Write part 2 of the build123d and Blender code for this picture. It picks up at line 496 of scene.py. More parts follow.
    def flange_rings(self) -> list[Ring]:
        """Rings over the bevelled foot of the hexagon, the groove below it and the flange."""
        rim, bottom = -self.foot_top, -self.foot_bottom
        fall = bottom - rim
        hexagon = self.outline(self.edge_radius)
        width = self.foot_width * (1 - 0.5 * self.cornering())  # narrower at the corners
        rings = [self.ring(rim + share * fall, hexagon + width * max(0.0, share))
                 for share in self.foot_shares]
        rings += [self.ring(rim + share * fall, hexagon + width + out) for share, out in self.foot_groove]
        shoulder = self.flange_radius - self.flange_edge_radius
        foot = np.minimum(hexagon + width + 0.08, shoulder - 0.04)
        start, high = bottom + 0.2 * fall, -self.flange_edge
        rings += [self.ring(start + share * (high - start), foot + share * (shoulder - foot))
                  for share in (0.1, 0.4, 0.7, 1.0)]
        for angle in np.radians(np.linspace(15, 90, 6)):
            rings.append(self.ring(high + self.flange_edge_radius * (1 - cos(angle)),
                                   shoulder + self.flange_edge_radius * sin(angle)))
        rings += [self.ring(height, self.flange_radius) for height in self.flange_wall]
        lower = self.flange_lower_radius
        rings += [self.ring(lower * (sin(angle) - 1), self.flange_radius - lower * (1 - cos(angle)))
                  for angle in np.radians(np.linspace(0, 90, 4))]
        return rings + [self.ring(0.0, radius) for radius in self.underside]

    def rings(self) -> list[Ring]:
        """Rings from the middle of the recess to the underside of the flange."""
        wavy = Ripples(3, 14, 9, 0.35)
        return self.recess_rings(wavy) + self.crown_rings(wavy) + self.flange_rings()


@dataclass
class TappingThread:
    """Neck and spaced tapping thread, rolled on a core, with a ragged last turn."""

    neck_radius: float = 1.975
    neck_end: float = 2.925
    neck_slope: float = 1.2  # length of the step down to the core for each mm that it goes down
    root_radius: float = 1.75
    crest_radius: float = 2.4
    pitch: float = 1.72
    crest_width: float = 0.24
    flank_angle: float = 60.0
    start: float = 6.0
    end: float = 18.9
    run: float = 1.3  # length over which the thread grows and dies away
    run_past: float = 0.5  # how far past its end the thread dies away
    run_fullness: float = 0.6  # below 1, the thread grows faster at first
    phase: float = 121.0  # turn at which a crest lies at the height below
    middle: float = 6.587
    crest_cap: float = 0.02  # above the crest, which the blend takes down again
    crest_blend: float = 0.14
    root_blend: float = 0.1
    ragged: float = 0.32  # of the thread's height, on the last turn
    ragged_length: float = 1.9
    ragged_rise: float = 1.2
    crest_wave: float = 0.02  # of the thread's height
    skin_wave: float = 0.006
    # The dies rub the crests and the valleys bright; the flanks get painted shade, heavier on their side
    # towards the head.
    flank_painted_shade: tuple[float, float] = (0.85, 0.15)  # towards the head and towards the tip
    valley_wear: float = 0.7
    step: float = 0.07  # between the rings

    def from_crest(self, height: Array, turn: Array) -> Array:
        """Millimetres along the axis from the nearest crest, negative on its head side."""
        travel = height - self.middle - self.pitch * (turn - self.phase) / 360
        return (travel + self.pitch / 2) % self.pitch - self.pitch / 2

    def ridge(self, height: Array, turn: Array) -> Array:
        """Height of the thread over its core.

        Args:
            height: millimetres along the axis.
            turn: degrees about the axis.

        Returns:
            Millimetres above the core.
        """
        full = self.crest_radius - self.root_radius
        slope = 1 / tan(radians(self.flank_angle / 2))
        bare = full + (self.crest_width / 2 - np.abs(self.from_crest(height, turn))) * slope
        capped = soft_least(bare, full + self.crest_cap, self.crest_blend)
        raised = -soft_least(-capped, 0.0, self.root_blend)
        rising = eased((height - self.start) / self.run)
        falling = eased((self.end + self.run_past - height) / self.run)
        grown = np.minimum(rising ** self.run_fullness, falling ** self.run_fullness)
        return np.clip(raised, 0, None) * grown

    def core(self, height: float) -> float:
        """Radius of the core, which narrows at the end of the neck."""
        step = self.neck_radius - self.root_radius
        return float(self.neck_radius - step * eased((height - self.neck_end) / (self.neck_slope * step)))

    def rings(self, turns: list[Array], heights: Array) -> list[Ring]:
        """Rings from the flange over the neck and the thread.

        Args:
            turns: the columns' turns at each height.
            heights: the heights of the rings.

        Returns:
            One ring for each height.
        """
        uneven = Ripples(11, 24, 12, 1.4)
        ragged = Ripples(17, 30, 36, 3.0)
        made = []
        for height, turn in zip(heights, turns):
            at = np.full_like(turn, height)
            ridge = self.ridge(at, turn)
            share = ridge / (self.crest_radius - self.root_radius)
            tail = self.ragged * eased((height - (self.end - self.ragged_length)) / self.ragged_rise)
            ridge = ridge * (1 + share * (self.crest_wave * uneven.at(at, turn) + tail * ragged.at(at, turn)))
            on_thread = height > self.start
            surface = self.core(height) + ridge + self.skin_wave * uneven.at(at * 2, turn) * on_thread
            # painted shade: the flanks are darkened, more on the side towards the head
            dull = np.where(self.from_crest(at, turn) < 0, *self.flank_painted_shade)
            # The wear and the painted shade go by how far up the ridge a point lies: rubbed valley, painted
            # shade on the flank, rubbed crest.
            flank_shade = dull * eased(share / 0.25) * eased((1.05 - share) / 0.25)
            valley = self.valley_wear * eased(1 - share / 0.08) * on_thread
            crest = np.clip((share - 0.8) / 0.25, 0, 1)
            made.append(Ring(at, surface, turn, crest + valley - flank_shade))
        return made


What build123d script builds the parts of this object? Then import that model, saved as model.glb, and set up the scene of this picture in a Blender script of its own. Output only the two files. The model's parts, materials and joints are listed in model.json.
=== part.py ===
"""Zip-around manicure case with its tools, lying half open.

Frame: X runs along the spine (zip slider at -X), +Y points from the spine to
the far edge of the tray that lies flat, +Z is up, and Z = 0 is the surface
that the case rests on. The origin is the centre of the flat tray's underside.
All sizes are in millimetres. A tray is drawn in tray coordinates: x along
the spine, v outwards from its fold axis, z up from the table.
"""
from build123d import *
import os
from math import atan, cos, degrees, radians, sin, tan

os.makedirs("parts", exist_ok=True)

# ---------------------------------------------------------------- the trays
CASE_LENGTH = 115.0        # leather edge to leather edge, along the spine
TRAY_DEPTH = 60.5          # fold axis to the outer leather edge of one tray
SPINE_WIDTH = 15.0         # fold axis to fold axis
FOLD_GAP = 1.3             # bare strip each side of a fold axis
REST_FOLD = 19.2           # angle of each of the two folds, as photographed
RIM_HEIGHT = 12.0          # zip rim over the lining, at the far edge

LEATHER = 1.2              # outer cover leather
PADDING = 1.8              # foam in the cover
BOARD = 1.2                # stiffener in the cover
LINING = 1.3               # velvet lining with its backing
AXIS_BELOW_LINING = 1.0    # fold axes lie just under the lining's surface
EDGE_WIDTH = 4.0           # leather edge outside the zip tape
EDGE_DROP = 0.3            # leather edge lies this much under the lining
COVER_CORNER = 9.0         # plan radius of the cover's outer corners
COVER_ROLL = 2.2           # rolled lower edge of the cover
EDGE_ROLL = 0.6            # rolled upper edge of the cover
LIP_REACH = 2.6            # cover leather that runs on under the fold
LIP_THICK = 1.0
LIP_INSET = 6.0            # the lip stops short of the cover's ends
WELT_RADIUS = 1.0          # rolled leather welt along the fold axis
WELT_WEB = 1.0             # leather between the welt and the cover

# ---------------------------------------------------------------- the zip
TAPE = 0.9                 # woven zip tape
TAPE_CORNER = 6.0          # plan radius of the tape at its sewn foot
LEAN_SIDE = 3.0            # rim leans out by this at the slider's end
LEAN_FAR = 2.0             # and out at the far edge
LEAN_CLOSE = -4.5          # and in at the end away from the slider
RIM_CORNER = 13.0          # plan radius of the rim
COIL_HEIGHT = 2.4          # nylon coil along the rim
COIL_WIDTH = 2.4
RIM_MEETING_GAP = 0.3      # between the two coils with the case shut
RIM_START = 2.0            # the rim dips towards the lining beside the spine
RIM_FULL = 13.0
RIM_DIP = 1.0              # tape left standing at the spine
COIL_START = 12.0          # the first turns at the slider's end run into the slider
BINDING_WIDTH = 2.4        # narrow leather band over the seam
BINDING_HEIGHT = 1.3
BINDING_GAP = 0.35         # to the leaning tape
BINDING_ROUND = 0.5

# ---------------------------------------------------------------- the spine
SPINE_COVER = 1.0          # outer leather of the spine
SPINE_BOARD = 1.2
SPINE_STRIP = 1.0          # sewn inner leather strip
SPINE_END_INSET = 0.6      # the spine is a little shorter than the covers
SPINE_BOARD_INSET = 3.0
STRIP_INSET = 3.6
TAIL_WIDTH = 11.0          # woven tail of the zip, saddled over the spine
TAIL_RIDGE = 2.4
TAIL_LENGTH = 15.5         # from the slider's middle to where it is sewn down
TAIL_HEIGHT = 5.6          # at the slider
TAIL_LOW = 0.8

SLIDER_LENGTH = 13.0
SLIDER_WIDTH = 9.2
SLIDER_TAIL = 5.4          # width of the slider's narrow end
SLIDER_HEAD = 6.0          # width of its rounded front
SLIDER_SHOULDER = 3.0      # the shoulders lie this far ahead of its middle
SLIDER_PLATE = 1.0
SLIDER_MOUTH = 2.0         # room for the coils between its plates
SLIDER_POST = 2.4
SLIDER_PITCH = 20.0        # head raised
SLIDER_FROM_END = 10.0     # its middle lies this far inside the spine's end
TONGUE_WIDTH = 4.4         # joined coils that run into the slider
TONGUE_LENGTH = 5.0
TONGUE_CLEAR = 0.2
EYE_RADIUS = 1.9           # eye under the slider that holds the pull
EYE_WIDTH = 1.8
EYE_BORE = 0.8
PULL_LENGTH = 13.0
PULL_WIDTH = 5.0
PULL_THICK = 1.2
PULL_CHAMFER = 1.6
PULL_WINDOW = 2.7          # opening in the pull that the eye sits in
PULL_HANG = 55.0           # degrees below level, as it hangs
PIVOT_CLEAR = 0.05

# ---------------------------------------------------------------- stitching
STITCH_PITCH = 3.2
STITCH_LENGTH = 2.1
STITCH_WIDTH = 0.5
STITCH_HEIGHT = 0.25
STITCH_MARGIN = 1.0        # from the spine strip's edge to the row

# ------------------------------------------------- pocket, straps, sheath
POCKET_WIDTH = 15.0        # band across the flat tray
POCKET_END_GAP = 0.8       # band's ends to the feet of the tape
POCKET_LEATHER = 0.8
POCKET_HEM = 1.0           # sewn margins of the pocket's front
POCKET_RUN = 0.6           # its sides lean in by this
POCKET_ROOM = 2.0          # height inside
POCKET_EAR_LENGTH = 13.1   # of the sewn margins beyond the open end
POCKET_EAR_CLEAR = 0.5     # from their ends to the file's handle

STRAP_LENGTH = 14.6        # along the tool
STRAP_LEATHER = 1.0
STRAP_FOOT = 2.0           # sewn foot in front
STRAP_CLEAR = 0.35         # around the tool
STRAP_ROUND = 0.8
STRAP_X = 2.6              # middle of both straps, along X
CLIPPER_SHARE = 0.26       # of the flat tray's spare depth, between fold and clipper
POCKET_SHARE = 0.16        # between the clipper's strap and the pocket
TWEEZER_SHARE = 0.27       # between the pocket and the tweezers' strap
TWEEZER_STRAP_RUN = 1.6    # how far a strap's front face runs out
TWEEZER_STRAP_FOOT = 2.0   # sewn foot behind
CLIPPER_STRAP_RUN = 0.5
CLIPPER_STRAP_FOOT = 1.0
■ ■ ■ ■
*TASK DESCRIPTION*
Using the data above, transcribe the lines that run from the line with "What build123d script" to the line with "lying half open.", both ends kept, and output nothing else.

*ANSWER TO THE EXERCISE*
What build123d script builds the parts of this object? Then import that model, saved as model.glb, and set up the scene of this picture in a Blender script of its own. Output only the two files. The model's parts, materials and joints are listed in model.json.
=== part.py ===
"""Zip-around manicure case with its tools, lying half open.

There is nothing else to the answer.